「まあまあ良くて、まあまあ安い」が一番ダメ

結局、久美子氏が目指したのが、「ニトリよりは高いが、これまでの大塚家具よりは安い」という非常に中途半端なポジションであった。

写真=iStock.com/vadimguzhva
※写真はイメージです

このような「真ん中です」のような立ち位置のビジネスで成功することはほとんどない。消費財を扱うビジネスにおいて、顧客に感じさせるバリューのポジションは、原則、「一番安くて、まあまあ良い」か「まあまあの値段だが、一番良い」の2種類しかないのである。

これまで、大塚家具は、カッシーナのような超高級家具は別にして、いわゆる汎用家具のマーケットの中で「一番良い」位置にいた。実際に一番良いかは別として、とりあえずそういうことになっていたのである。

そしてニトリが「一番安い」のポジションを取った。その状況の中で大塚家具が勝手に「安い」側に降り、「一番良いは誰かどうぞやってください」としてしまったわけである。しかし、「一番安い」という部分では圧倒的にニトリの方が「安い家具を作って売る」という部分で合理化されているため、同じ戦略で戦ったところで、家具を安く作る能力においては全く勝ち目がなかったのである。

損をしても顧客満足度が下がるわけではない

ビジネス本にはよく「相手に得をさせれば自分も得をする」という記述がある。これはもちろん真実の側面もあるが、一方でやや綺麗事に過ぎるようにも思う。

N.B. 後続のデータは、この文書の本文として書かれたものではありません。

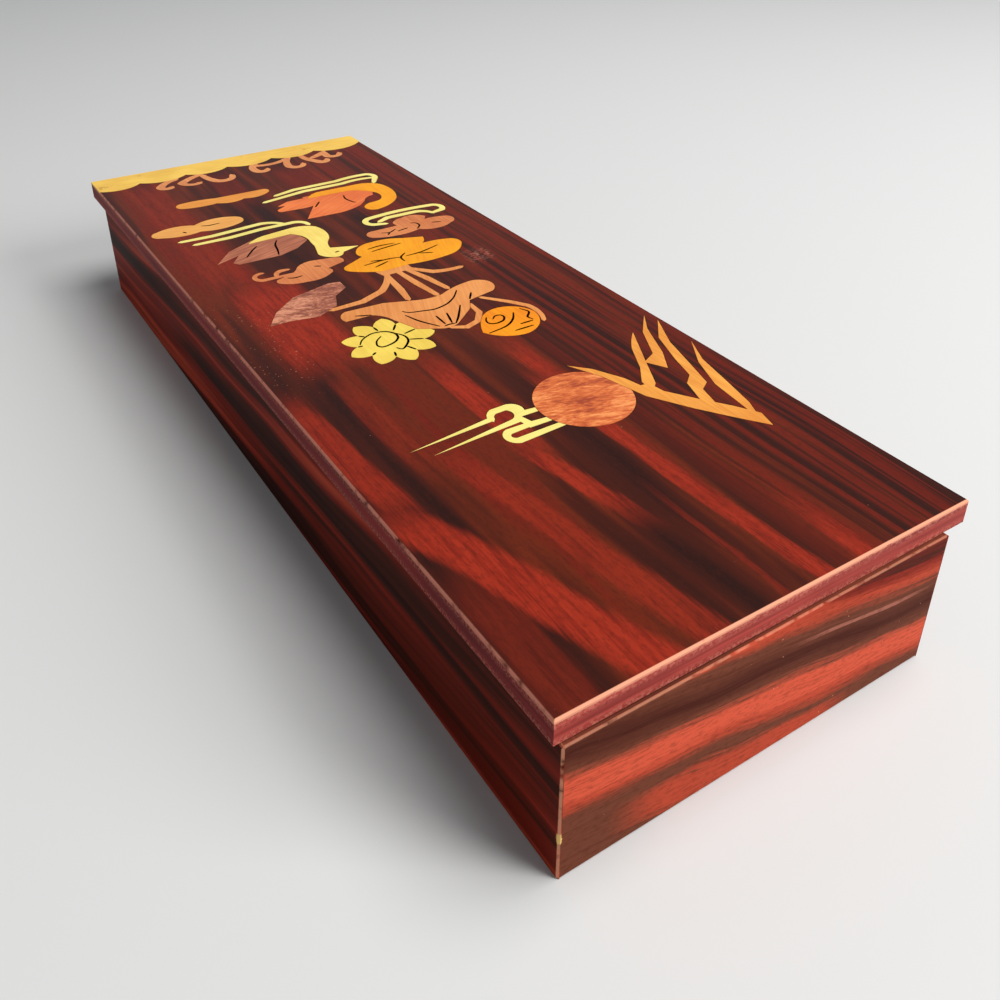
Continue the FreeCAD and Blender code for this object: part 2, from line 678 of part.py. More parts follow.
inlay("border_band", [[
    (-55, 141.0, 0.38), (-39.5, 142.6, 0.36), (-21.5, 142.9, 0.38), (-4.5, 143.3, 0.36),
    (14.5, 144.0, 0.38), (33.0, 143.6, 0.40), (55, 145.0, 0), (55, 154, 0), (-55, 154, 0),
]])
inlay("hook_scrolls", [
    band("scroll", [(-26.6, 139.6, 0.20), (-34.2, 133.6, 0.80), (-30.4, 131.6, 0)]),
    band("scroll", [(-17.2, 139.8, 0.10), (-25.8, 134.0, 0.60), (-19.8, 130.8, 0)]),
    band("scroll", [(-16.2, 138.6, 0.12), (-14.0, 130.2, 0.80), (-6.4, 132.4, 0)]),
    band("scroll", [(6.4, 140.6, 0.30), (3.6, 132.4, 0.80), (8.2, 131.8, 0)]),
    band("scroll", [(5.4, 138.2, 0.30), (18.8, 139.6, 0)]),
    band("scroll", [(20.4, 140.4, 0.15), (16.8, 130.4, 0.85), (22.8, 130.2, 0)]),
    band("scroll", [(26.0, 140.6, 0.20), (29.0, 130.2, 0.90), (33.2, 130.2, 0)]),
    band("scroll", [(29.0, 135.4, 0), (35.4, 139.0, 0), (35.2, 134.0, 0.75), (40.8, 134.8, 0)]),
], under=["border_band"])
inlay("long_cloud", [[
    (-34.2, 107.0, 0.14), (-21.6, 105.9, 0.34), (-11.5, 105.4, 0.36), (-0.6, 108.0, 0.45),
    (-1.8, 111.0, 0), (-20.4, 111.2, 0.12), (-34.0, 112.0, 0.60),
]])
inlay("twin_cloud", [[
    (-48.6, 83.9, 0.22), (-35.4, 82.7, 0.24), (-20.8, 83.4, 0.62), (-21.2, 90.0, 0.30),
    (-35.6, 89.3, 0.28), (-48.8, 89.6, 0.85),
]])
inlay("ribbon_over_bird", [
    band("ribbon", [
        (-0.6, 101.6, 0), (7.6, 103.9, 0), (25.0, 104.1, -0.10), (38.3, 105.1, -0.50), (39.4, 99.2, 0),
        (37.0, 95.2, 0),
    ]),
    band("ribbon", [(-6.6, 97.2, 0), (10.0, 100.4, 0), (26.0, 100.4, -0.14), (38.6, 100.4, 0)]),
])
inlay("ribbon_over_crane", [
    band("ribbon", [(-44.2, 77.1, 0), (-33.5, 76.6, 0), (-16.0, 78.3, -0.24), (-9.0, 74.2, 0)]),
    band("ribbon", [
        (-40.8, 72.3, 0), (-29.0, 72.1, 0), (-17.0, 73.5, 0), (-6.0, 73.4, -0.42), (-1.6, 68.9, 0),
    ]),
])
inlay("ribbon_over_cloud", [
    band("ribbon", [
        (21.4, 54.8, 0), (17.4, 56.2, -0.72), (19.0, 62.3, -0.08), (42.8, 62.2, -0.72), (44.8, 56.2, 0),
        (41.0, 55.4, 0),
    ]),
    band("ribbon", [(20.4, 57.6, 0), (24.4, 59.5, 0), (35.6, 59.3, -0.30), (40.4, 55.2, 0)]),
])
inlay("bird_neck", [[
    (8.4, 92.4, 0), (24.0, 92.0, -0.22), (32.8, 84.2, -0.30), (30.4, 77.0, -0.12),
    (26.2, 76.2, 0.20), (22.4, 73.6, 0.55), (25.4, 68.8, 0.20), (36.6, 75.6, 0.22),
    (38.2, 92.0, 0.24), (31.0, 96.6, 0), (14.0, 96.8, 0.22),
]])
inlay("bird_wing", [
    [(0.2, 73.6, 0), (13.0, 73.0, 0.10), (22.0, 76.0, 0), (25.4, 79.4, -0.30),
     (30.6, 83.0, 0), (34.0, 92.0, 0), (24.0, 95.0, 0), (7.0, 94.6, 0), (8.6, 86.6, 0)],
    [(-5.2, 84.8, 0), (4.0, 84.0, 0), (11.4, 85.0, 0), (11.2, 93.6, 0),
     (0.6, 93.4, 0), (-4.2, 90.6, 0), (-1.6, 89.6, 0), (-5.4, 87.4, 0.40)],
], under=["bird_neck"])
inlay("crane_neck", [[
    (-25.6, 63.4, 0), (-10.4, 64.0, -0.28), (-7.4, 54.0, 0), (-7.6, 50.0, 0),
    (-9.4, 43.0, 0.35), (-4.4, 37.8, 0.28), (-1.6, 40.4, 0), (4.8, 42.4, 0),
    (-3.8, 45.8, -0.16), (-0.8, 53.4, 0.22), (-0.4, 65.6, 0.24), (-7.8, 69.0, 0), (-19.0, 67.4, 0.14),
]])
inlay("crane_wing", [
    [(-40.0, 52.6, 0), (-31.0, 56.4, 0), (-16.0, 59.0, 0), (-8.8, 62.0, 0), (-12.0, 66.0, 0),
     (-24.0, 65.6, 0), (-33.6, 60.4, 0)],
    [(-34.0, 49.0, 0), (-20.0, 48.8, 0), (-13.0, 51.6, 0), (-7.4, 56.4, 0), (-8.8, 63.0, 0),
     (-26.0, 64.0, 0), (-31.6, 56.0, 0), (-35.4, 51.0, 0)],
], under=["crane_neck"])
inlay("lobed_cloud", [
    [(12.0, 45.6, 0.12), (20.0, 43.2, 0.14), (29.0, 44.4, 0), (31.4, 48.2, 0), (31.4, 51.0, 0),
     (14.0, 51.0, 0.70)],
    [(28.6, 44.6, 0.38), (41.4, 43.8, 0.62), (43.2, 50.0, 0.12), (34.6, 51.4, 0), (28.0, 50.0, 0)],
    [(24.0, 49.6, 0), (34.4, 50.6, 0), (36.6, 53.6, 0.45), (28.6, 56.6, 0.30), (23.6, 53.6, 0)],
], under=["ribbon_over_cloud"])
inlay("lotus_leaf", [[
    (-6.8, 25.4, 0.10), (2.0, 19.8, 0), (12.0, 20.0, 0.10), (26.0, 19.6, 0.24),
    (34.6, 25.2, 0.45), (34.0, 31.2, 0.12), (23.8, 32.8, 0.20), (26.6, 37.6, 0),
    (20.0, 40.2, 0.18), (9.6, 42.6, 0.30), (2.0, 38.4, 0.30), (1.8, 33.4, 0),
    (-6.0, 29.4, 0.45),
]])
inlay("curled_cloud", [
    [(-28.4, 28.4, 0.20), (-21.0, 25.4, 0.26), (-12.0, 27.4, 0.60), (-11.4, 31.2, 0),
     (-4.8, 33.4, 0.60), (-6.6, 38.0, 0), (-13.6, 39.4, 0.30), (-20.4, 35.4, 0),
     (-22.4, 33.4, 0), (-28.2, 31.4, 0.45)],
    band("thin_stem", [(-21.4, 33.2, 0), (-32.0, 33.6, -0.90), (-30.6, 38.8, 0)]),
    band("thin_stem", [(-27.2, 33.8, -0.40), (-24.8, 37.4, 0), (-22.6, 37.2, 0)]),
], under=["crane_neck"])
inlay("burl_leaf", [[
    (-41.8, 3.4, 0), (-36.0, 3.4, 0), (-27.4, 1.6, 0), (-20.2, 5.4, 0), (-17.6, 11.6, 0),
    (-12.6, 15.4, 0), (-12.4, 19.8, 0), (-16.0, 20.8, 0), (-29.0, 17.4, 0), (-37.2, 10.4, 0),
]])
inlay("folded_leaf", [[
    (-22.4, -5.6, 0), (-14.4, -5.8, -0.20), (-10.4, -12.0, 0), (-7.2, -20.6, 0), (-0.8, -24.2, 0.24),
    (4.6, -23.4, 0), (12.0, -17.4, 0), (14.8, -12.6, 0), (24.0, -10.8, 0.40),
    (26.4, -4.0, 0.32), (20.4, -1.4, 0.10), (9.8, -4.8, -0.16), (0.2, -3.8, 0), (-8.0, -0.6, 0),
    (-20.0, 0.2, 0.45),
]])
inlay("lotus_stems", [
    [(1.0, 16.4, 0), (11.4, 16.4, 0), (11.4, 20.6, 0), (0, 20.6, 0)],
    band("stem", [(2.6, 17.6, -0.12), (-4.6, 7.0, 0), (-12.6, 3.6, 0), (-22.6, 3.4, 0)]),
    band("stem", [(2.0, 17.6, 0), (0.8, 5.0, 0), (-0.4, -2.2, 0)]),
    band("stem", [(6.2, 17.2, 0), (7.2, 6.0, 0), (8.4, -4.2, 0)]),
    band("stem", [(9.2, 17.4, 0), (11.6, 8.0, 0), (13.4, -1.8, 0)]),
    band("stem", [(9.6, 18.0, 0), (15.6, 11.0, 0.12), (24.8, 9.4, 0)]),
], under=["lotus_leaf", "folded_leaf", "burl_leaf"])
inlay("lotus_flower", [
    ring_of_petals(-16.9, -22.2, 9, size("flower_radius"), math.radians(13)),
], under=["folded_leaf"])
inlay("lotus_bud", [[
    (7.2, -32.4, 0.30), (18.0, -39.4, 0.36), (26.8, -29.0, 0.36), (18.4, -21.5, 0.24), (11.6, -24.6, 0.10),
]])
inlay("bud_stem", [
    band("thin_stem", [(18.6, -13.0, 0), (24.2, -20.0, 0), (27.4, -25.0, -0.20), (26.2, -35.0, 0)]),
    band("thin_stem", [
        (13.4, -15.0, 0), (13.0, -21.0, 0), (9.8, -25.4, 0), (5.2, -27.0, 0), (1.4, -24.8, 0),
    ]),
], under=["folded_leaf", "lotus_bud"])
inlay("moon_branch", [
    [(16.0, -60.2, 0), (20.4, -69.6, 0), (23.8, -83.4, 0), (30.0, -94.2, 0),
     (36.4, -103.8, 0), (41.0, -110.2, 0), (42.6, -104.8, 0), (39.0, -98.6, 0),
     (33.8, -91.2, 0), (29.2, -84.0, 0), (28.4, -79.0, 0), (26.0, -78.6, 0),
     (24.8, -73.6, 0), (20.6, -65.2, 0)],
    [(26.4, -83.0, 0), (30.0, -79.8, 0), (35.2, -69.6, 0), (42.8, -55.0, 0.06),
     (36.4, -62.4, 0), (31.8, -71.4, 0), (27.4, -77.4, 0)],
    [(34.6, -69.8, 0), (37.8, -75.6, 0), (42.2, -68.4, 0), (47.6, -55.6, 0),
     (52.2, -48.6, 0), (45.2, -56.4, 0), (39.6, -67.4, 0)],
    [(33.2, -95.0, 0), (36.0, -96.6, 0), (38.2, -88.6, 0), (41.4, -86.6, 0),
     (44.6, -76.0, 0), (47.8, -65.0, 0), (53.6, -53.0, 0), (46.8, -61.4, 0),
     (42.6, -73.0, 0), (40.2, -81.4, 0), (36.8, -84.2, 0)],
    [(40.2, -107.4, 0), (43.6, -99.6, 0), (46.2, -88.6, 0), (48.8, -77.0, 0),
     (53.2, -67.6, 0), (46.8, -77.6, 0), (42.6, -88.4, 0)],
])
inlay("moon", [disc(10.0, -75.7, size("moon_radius"))], under=["moon_branch"])
inlay("cloud_scroll", [
    [(-38.2, -73.2, 0), (-15.0, -72.2, 0), (-13.8, -70.4, 0)],
    [(-34.0, -77.2, 0), (-8.6, -76.0, 0), (-8.0, -73.8, 0)],
    band("ribbon", [
        (-14.8, -71.6, -0.30), (-12.6, -68.7, 0), (-9.6, -68.7, -0.60), (-8.2, -73.2, 0), (-2.0, -73.6, 0),
    ]),
    band("ribbon", [(-8.8, -74.2, 0), (-8.0, -78.4, 0), (-1.4, -78.8, 0)]),
    band("ribbon", [(-6.6, -78.2, 0), (-14.2, -78.2, 0.75), (-14.0, -82.6, 0), (-0.6, -82.2, 0)]),
], under=["moon"])


# Lid: the ground veneer that the picture is let into, with softened edges

blank = body("ground_blank")
plan = rectangle(f"-1 * {EDGE_X}", EDGE_X, f"-1 * {EDGE_Y}", EDGE_Y)
pad(blank, "ground_sheet", profile(blank, "ground_plan", "XY_Plane", plan), "veneer")
doc.recompute()
soften(blank, "ground_arris", "Chamfer", "arris", lambda e: near(e.BoundBox.ZMin, size("veneer")))

ground = doc.addObject("Part::Cut", "lid_ground")
ground.Label = "lid_ground"
ground.Base = blank
ground.Tool = united("picture_openings", list(SAWN.values()))
place(ground, **on_lid(LID_TOP_SHEET))


# Check every object, then write each sub-part

def sub_parts():
    """Whatever nothing else is made from: bodies, cuts and blocks that stand by themselves."""
    inner = {"ink_slab", "ink_hollow", "ink_fall", "ground_blank"}
    bodies = [o for o in doc.Objects if o.TypeId == "PartDesign::Body" and o.Name not in inner]
    return bodies + [doc.getObject("ink_stone"), ground] + INLAYS


def main():
    doc.recompute()
    failed = [o.Name for o in doc.Objects if "Invalid" in o.State or "Error" in o.State]
    shaped = [o for o in doc.Objects if o.TypeId.startswith("Part::")]
    failed += [o.Name for o in shaped if not o.Shape.isValid()]
    if failed:
        raise RuntimeError(f"objects in error: {failed}")
    os.makedirs("parts", exist_ok=True)
    for piece in sub_parts():
        shape = piece.Shape
        if shape.isNull() or not shape.isValid() or not shape.Solids:
            raise RuntimeError(f"{piece.Label} has no valid solid")
        shape.exportStep(f"parts/{piece.Label}.step")
        print(f"{piece.Label}: {len(shape.Solids)} solid(s), {shape.Volume:.1f} mm3")


main()
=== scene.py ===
# %% [markdown]
# # Ink stick and stone box
#
# A long, low calligraphy box: a carcass of thin boards under rosewood veneer,
# a loose lid with a marquetry picture let into its top veneer, and inside it dividers, rests,
# an ink stone and an ink stick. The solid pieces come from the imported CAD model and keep
# their size. This lesson gives them their woods, draws the fine saw lines of the picture,
# lays the felt, and sets up floor, lights and camera.

# %% Load the solid pieces
import math

import bmesh
import bpy
from mathutils import Matrix, Vector


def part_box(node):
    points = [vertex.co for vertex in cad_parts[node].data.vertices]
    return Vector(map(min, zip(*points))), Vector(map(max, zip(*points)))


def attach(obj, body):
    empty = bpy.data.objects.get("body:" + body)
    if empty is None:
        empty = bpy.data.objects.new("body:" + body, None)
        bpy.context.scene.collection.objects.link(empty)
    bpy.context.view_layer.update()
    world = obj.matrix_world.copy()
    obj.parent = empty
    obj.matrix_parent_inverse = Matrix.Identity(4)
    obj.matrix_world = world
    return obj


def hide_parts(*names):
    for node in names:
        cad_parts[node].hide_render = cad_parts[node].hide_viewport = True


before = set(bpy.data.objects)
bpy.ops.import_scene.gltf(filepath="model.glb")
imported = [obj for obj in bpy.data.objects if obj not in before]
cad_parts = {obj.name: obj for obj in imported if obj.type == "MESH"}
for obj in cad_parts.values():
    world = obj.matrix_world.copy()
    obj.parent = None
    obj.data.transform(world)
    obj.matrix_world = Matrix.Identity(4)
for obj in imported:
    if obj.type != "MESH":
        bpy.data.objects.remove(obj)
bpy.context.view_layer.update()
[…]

というのは、営業の局面を想定すると、同じ商品、例えば新築一戸建てを6000万円で売るか7000万円で売るかによって、差額1000万円が会社側の利益になるか顧客側の利益になるかはゼロサムゲームだからである。

つまり、個別の営業局面を想定した場合、当然ながら、なるべく相手に非合理な意思決定をさせ、会社がたくさん儲かるようにしたほうが有利なわけである。特に、取引の一回性が強いビジネスでは、リピートが想定されていないため、1人の顧客からなるべく多くの利益を搾り取るという方向性でビジネスを展開したほうが有利である。

また、非合理な意思決定をしたからといって、顧客の満足度が下がるかというと実はそうでもない。家であれば、家を買う理由や、あるいは、営業マンが信頼できそうかどうか、といった定性的なファクターのほうが顧客の満足度に対する寄与度が高いと考えられる。